Fortunately, S.B. 584 failed to pass out of the Senate Privileges and Elections committee in a deadlocked (7-7) vote. The bill’s failure not only preserved the First Amendment rights of Virginia businesses and nonprofits, it also saved the state from being forced to defend an unconstitutional law in court – a costly lesson that Maine and Minnesota have now learned.

Finally, Virginia Democrats attempted once again to regulate nonprofit issue speech via bills purporting to regulate artificial intelligence (AI). One common way that lawmakers seek to expand donor disclosure requirements beyond election campaign funding is through the regulation of so-called “electioneering communications.” This term generally refers to ads aired close to an election that mention a candidate, usually a sitting lawmaker, but do not urge voters to vote for or against the candidate.

2025 saw the birth of a phenomenon in which legislation imposing disclaimer requirements on communications using AI was exploited as a vehicle to sneak new “electioneering communication” regulations into law. Last year, Governor Glenn Youngkin (R) vetoed two such bills due to “significant constitutional and logistical concerns,” along with the potential for “politically motivated legal actions and inconsistent enforcement.”

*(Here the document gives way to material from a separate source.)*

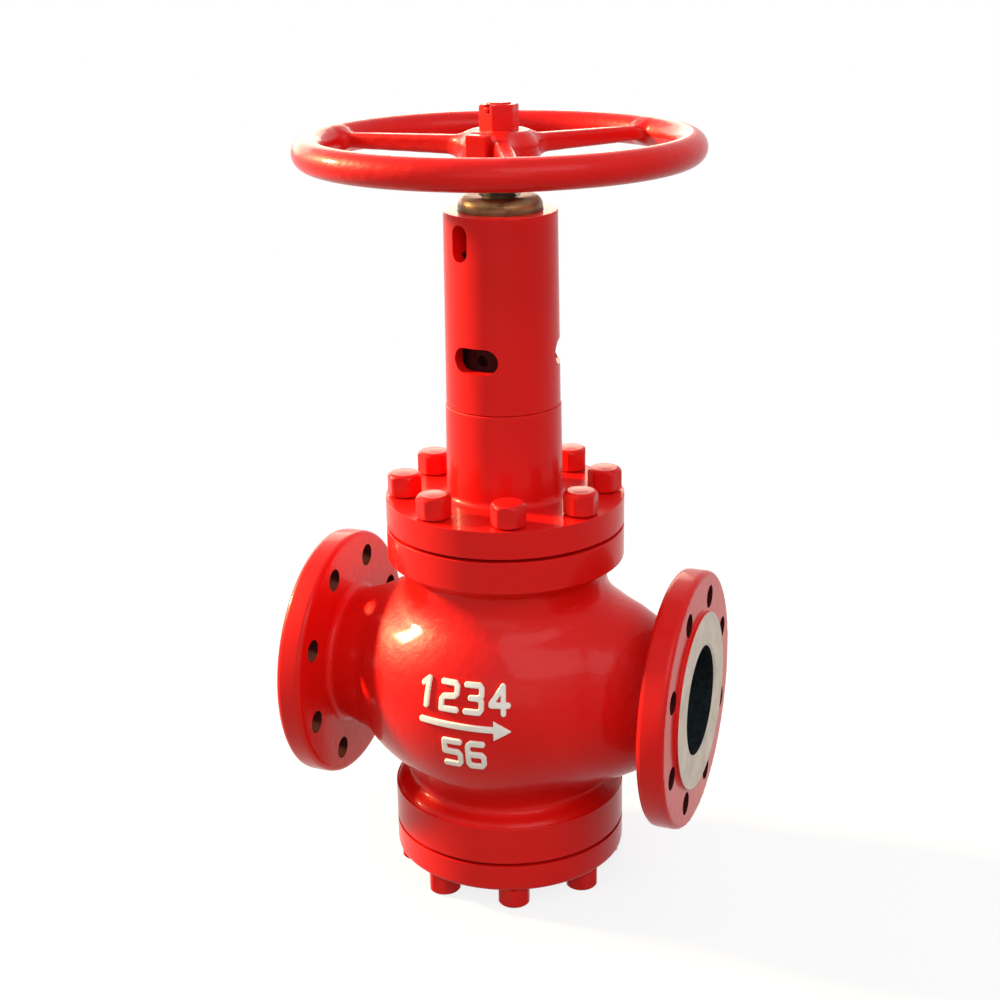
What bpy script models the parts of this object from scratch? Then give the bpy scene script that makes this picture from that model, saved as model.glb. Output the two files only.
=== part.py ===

In 2026, lawmakers introduced three bills – H.B. 868, S.B. 141, and H.B. 982 – employing this backdoor strategy to insert “electioneering communication” regulations into Virginia law. Not one of them made it to now-Governor Abigail Spanberger’s (D) desk. Considering a Republican governor’s veto was necessary to prevent their predecessors from becoming law in 2025, perhaps the failure of these bills in the General Assembly in 2026 shows Democratic lawmakers are listening to nonprofits’ First Amendment concerns. Indeed, the sustained opposition and educational efforts of a cross-ideological coalition of nonprofits that included the ACLU, Americans for Prosperity, and FIRE deserve much of the credit for preventing this legislation from reaching the desk of a governor presumably less likely to use her veto power.

For those keeping tabs on recurring and novel threats to nonprofit civic engagement and donor privacy, the Virginia General Assembly annually serves up the worst of the worst. That said, the repeated failures of those who have made it their mission to undermine fundamental First Amendment freedoms in the Commonwealth is cause for celebration.